* [Collected material]:
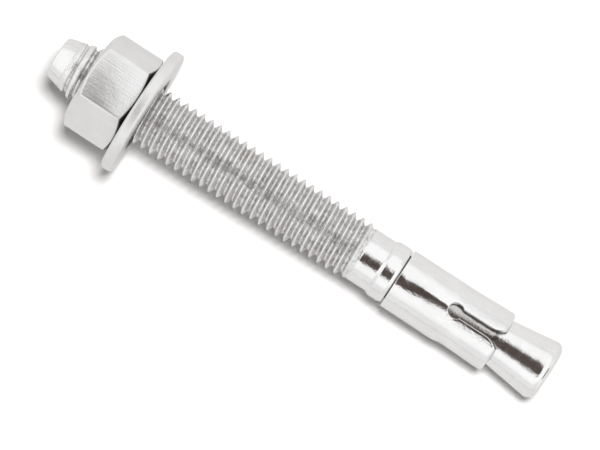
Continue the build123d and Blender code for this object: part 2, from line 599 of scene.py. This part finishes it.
# The plate's tones from dark to light, the streaks' share in them, and the weights of its relief
plate_tones = ((0.3, (0.80, 0.795, 0.79)), (0.7, (0.87, 0.87, 0.87)))
streak_share = 0.4
dent_depth = 2.5
grain_depth = 1.1

# Tones that the plate is multiplied by: painted shade where the nut meets the washer, round the
# washer's bore and over the neck, and painted shade with mottled residue in the thread's grooves
nut_seat_painted_shade = (0.2, 0.18, 0.17, 1)
bore_painted_shade = (0.4, 0.37, 0.36, 1)
washer_seat_painted_shade = (0.28, 0.26, 0.25, 1)
neck_shade = (0.66, 0.65, 0.64, 1)
groove_residue_and_shade = ((0.34, (0.55, 0.525, 0.51)), (0.56, (1.0, 1.0, 1.0)))

# How much duller and coarser the rolled thread is than the rest of the stud
thread_dulling = 0.09
groove_dulling = 0.1
thread_coarsening = 2.5


def feed(links, socket, value):
    """Links a socket to another, or sets its value."""
    if isinstance(value, bpy.types.NodeSocket):
        links.new(value, socket)
    elif value is not None:
        socket.default_value = value


def math_node(nodes, links, operation, first, second=None, third=None):
    node = nodes.new("ShaderNodeMath")
    node.operation = operation
    for socket, value in zip(node.inputs, (first, second, third)):
        feed(links, socket, value)
    return node.outputs[0]


def mix_node(nodes, links, factor, first, second, blend="MIX"):
    """Two colours, mixed by a factor."""
    mix = nodes.new("ShaderNodeMix")
    mix.data_type = "RGBA"
    mix.blend_type = blend
    feed(links, mix.inputs["Factor"], factor)
    feed(links, mix.inputs["A"], first)
    feed(links, mix.inputs["B"], second)
    return mix.outputs["Result"]


def noise_node(nodes, links, vector, scale, detail, roughness=0.5):
    noise = nodes.new("ShaderNodeTexNoise")
    noise.inputs["Scale"].default_value = scale
    noise.inputs["Detail"].default_value = detail
    noise.inputs["Roughness"].default_value = roughness
    links.new(vector, noise.inputs["Vector"])
    return noise.outputs[0]


def ramp_node(nodes, links, value, stops):
    """A colour ramp through (position, colour) stops."""
    node = nodes.new("ShaderNodeValToRGB")
    elements = node.color_ramp.elements
    while len(elements) < len(stops):
        elements.new(0.5)
    for element, (position, color) in zip(elements, stops):
        element.position = position
        element.color = (*color, 1)
    links.new(value, node.inputs["Fac"])
    return node.outputs["Color"]


def new_group(name, inputs, outputs):
    """A shader node group with its sockets made, and the nodes that read and fill them."""
    group = bpy.data.node_groups.new(name, "ShaderNodeTree")
    for direction, sockets in (("INPUT", inputs), ("OUTPUT", outputs)):
        for socket_name, kind in sockets:
            group.interface.new_socket(
                name=socket_name,
                in_out=direction,
                socket_type="NodeSocket" + kind,
            )
    given = group.nodes.new("NodeGroupInput").outputs
    results = group.nodes.new("NodeGroupOutput").inputs
    return group.nodes, group.links, given, results


def place_group(nodes, links, name, values):
    """Places a shader node group and gives its inputs their values."""
    node = nodes.new("ShaderNodeGroup")
    node.node_tree = bpy.data.node_groups[name]
    for socket_name, value in values.items():
        feed(links, node.inputs[socket_name], value)
    return node.outputs


def make_plate_group():
    """Bright zinc plate: clouds and streaks in its tone, and dents, peel and grain in its relief."""
    nodes, links, given, results = new_group(
        "zinc plate",
        [
            ("Vector", "Vector"),
            ("Streak Stretch", "Vector"),
            ("Streak Depth", "Float"),
            ("Roughness", "Float"),
            ("Roughness Spread", "Float"),
        ],
        [("Color", "Color"), ("Roughness", "Float"), ("Height", "Float")],
    )
    stretched = nodes.new("ShaderNodeVectorMath")
    stretched.operation = "MULTIPLY"
    links.new(given["Vector"], stretched.inputs[0])
    links.new(given["Streak Stretch"], stretched.inputs[1])
    streaks = noise_node(nodes, links, stretched.outputs[0], scale=1000, detail=4)
    clouds = noise_node(nodes, links, given["Vector"], scale=260, detail=3)
    dents = noise_node(nodes, links, given["Vector"], scale=320, detail=1)
    peel = noise_node(nodes, links, given["Vector"], scale=1600, detail=3)
    grain = noise_node(nodes, links, given["Vector"], scale=2800, detail=2)

    cloudy = math_node(nodes, links, "MULTIPLY", clouds, 1 - streak_share)
    mixed = math_node(nodes, links, "MULTIPLY_ADD", streaks, streak_share, cloudy)
    links.new(ramp_node(nodes, links, mixed, plate_tones), results["Color"])

    centred = math_node(nodes, links, "SUBTRACT", streaks, 0.5)
    spread = given["Roughness Spread"]
    rough = math_node(nodes, links, "MULTIPLY_ADD", centred, spread, given["Roughness"])
    links.new(rough, results["Roughness"])

    height = math_node(nodes, links, "MULTIPLY_ADD", streaks, given["Streak Depth"], peel)
    height = math_node(nodes, links, "MULTIPLY_ADD", dents, dent_depth, height)
    height = math_node(nodes, links, "MULTIPLY_ADD", grain, grain_depth, height)
    links.new(height, results["Height"])


def make_measure_group():
    """A point's place along the anchor and its distance from the anchor's axis."""
    nodes, links, given, results = new_group(
        "anchor measure",
        [("Vector", "Vector")],
        [("Place", "Float"), ("Radius", "Float")],
    )
    parts = nodes.new("ShaderNodeSeparateXYZ")
    links.new(given["Vector"], parts.inputs[0])
    across = nodes.new("ShaderNodeCombineXYZ")
    links.new(parts.outputs["Y"], across.inputs["Y"])
    links.new(parts.outputs["Z"], across.inputs["Z"])
    radius = nodes.new("ShaderNodeVectorMath")
    radius.operation = "LENGTH"
    links.new(across.outputs[0], radius.inputs[0])
    links.new(parts.outputs["X"], results["Place"])
    links.new(radius.outputs["Value"], results["Radius"])


def make_fade_group():
    """A mask that goes from 0 where a measure is clear to 1 where it is full."""
    nodes, links, given, results = new_group(
        "fade",
        [("Measure", "Float"), ("Clear At", "Float"), ("Full At", "Float")],
        [("Mask", "Float")],
    )
    ramp = nodes.new("ShaderNodeMapRange")
    links.new(given["Measure"], ramp.inputs["Value"])
    links.new(given["Clear At"], ramp.inputs["From Min"])
    links.new(given["Full At"], ramp.inputs["From Max"])
    links.new(ramp.outputs["Result"], results["Mask"])


def make_painted_shade_group():
    """A colour, multiplied by a tone where the mask is 1: painted shade, with residue in the
    grooves.
    """
    nodes, links, given, results = new_group(
        "painted shade",
        [("Color", "Color"), ("Mask", "Float"), ("Tone", "Color")],
        [("Color", "Color")],
    )
    toned = mix_node(nodes, links, given["Mask"], given["Color"], given["Tone"], "MULTIPLY")
    links.new(toned, results["Color"])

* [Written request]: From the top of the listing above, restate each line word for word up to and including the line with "thread_coarsening = 2.5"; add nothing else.

* [Full response]:
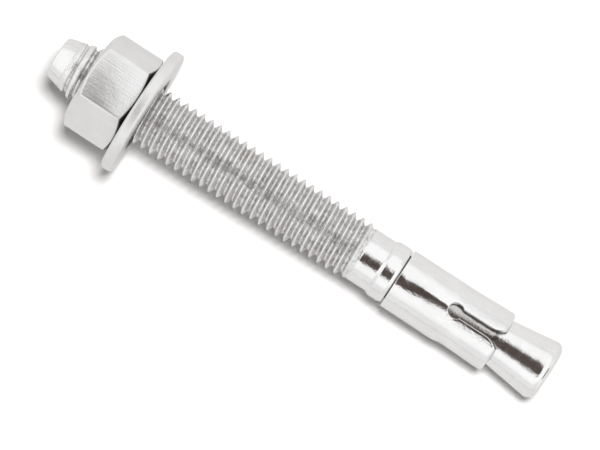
Continue the build123d and Blender code for this object: part 2, from line 599 of scene.py. This part finishes it.
# The plate's tones from dark to light, the streaks' share in them, and the weights of its relief
plate_tones = ((0.3, (0.80, 0.795, 0.79)), (0.7, (0.87, 0.87, 0.87)))
streak_share = 0.4
dent_depth = 2.5
grain_depth = 1.1

# Tones that the plate is multiplied by: painted shade where the nut meets the washer, round the
# washer's bore and over the neck, and painted shade with mottled residue in the thread's grooves
nut_seat_painted_shade = (0.2, 0.18, 0.17, 1)
bore_painted_shade = (0.4, 0.37, 0.36, 1)
washer_seat_painted_shade = (0.28, 0.26, 0.25, 1)
neck_shade = (0.66, 0.65, 0.64, 1)
groove_residue_and_shade = ((0.34, (0.55, 0.525, 0.51)), (0.56, (1.0, 1.0, 1.0)))

# How much duller and coarser the rolled thread is than the rest of the stud
thread_dulling = 0.09
groove_dulling = 0.1
thread_coarsening = 2.5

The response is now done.